Retirement of a Government servant is automatic on the age of attaining Superannuation and in the absence of specific orders to the contrary by the Competent Authority a Government servant must retire on the due date. The cases of over stayal beyond the date of superannuation involving collusive or contrived motives on the part of the Head of the Office or any other higher officer should be identified and suitable action (including recovery of excess payments made as result of such irregularities) taken against such officers to arrest such irregularities.
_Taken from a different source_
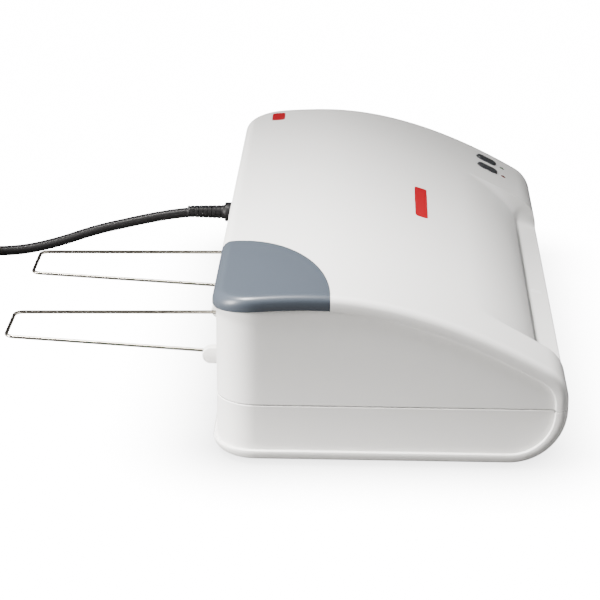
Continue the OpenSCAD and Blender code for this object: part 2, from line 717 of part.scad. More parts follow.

The cases of willful tampering in the dates of birth involving moral turpitude on the part of the concerned Government servant should be identified and referred to Director General of Police for getting these investigated by a Special Cell and severe disciplinary action taken against defaulter to prove as a deterrent.
When Shall I retire?
Except as provided in other clauses of the rule 3.26 of Punjab CSR Vol. I, the date of retirement of a Punjab Government employee other than a Class IV Government employee, is the date on which he attains the age of 58 years. A Class IV Government employee should be required to retire at the age of 60 years. Further a Government employee whose date of birth falls on any day of the month other than the first of that month shall on attaining the age of superannuation, retire on the last day of that month, which will be treated as working day. A Government employee whose date of birth is first of the month shall retire on afternoon of the last day of the preceding month.
Rule 3.26 (d) of Punjab CSR Vol. I.)
If the date of birth is not known, but year or year and month of birth is known, 1st July, or the 16th of the month respectively may be treated as date of birth.